Renny Ponvert, CEO of research firm Management CV, said there are a lot of parallels to the IPO craze of the late 1990s -- companies are losing lots of money and touting market share gains.
That's a cause for concern. Ponvert added that investors should also be wary of companies that are giving founders supervoting rights over the company by issuing so-called class B shares.
It's a way for founders to maintain control even though they don't own a majority of the company. Ponvert said that's one reason why he's skeptical of Lyft and Pinterest.
Looking ahead for companies that could go public later this year, Lavery said Airbnb is the unicorn he's most excited about due to its rapid growth trajectory and likelihood that it will remain a market leader. The company doesn't face as much competition as Lyft and Uber do.

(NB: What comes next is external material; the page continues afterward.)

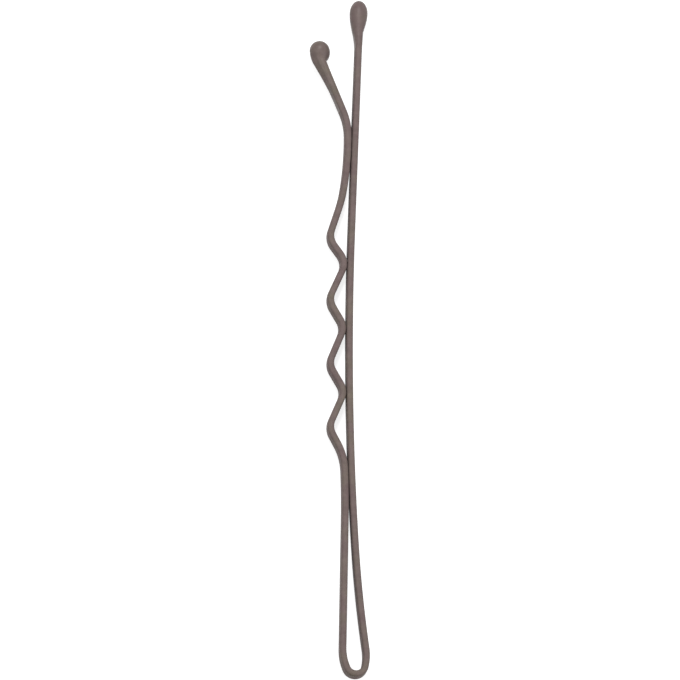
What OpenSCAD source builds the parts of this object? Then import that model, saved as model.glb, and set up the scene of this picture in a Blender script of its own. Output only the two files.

Ponvert also thinks that investors need to find a clear industry leader. And the one unicorn that he is most excited about is a company that has no presence in the consumer market.
"Palantir is the most interesting one I'm waiting for," Ponvert said, referring to the Big Data firm backed by Peter Thiel that has a private market valuation of about $20 billion.
Ponvert said that Palantir could be a huge hit because it's a company that relies on steady and recurring subscription revenue -- big contracts to businesses and governments as opposed to fickle ad sales or changing consumer trends.
Kelly Rodriques, CEO of Forge, a secondary market that lets people trade shares of private companies, also believes that companies with a greater focus on businesses look more attractive. He thinks messaging service Slack, which is planning a direct listing later this year, should do well.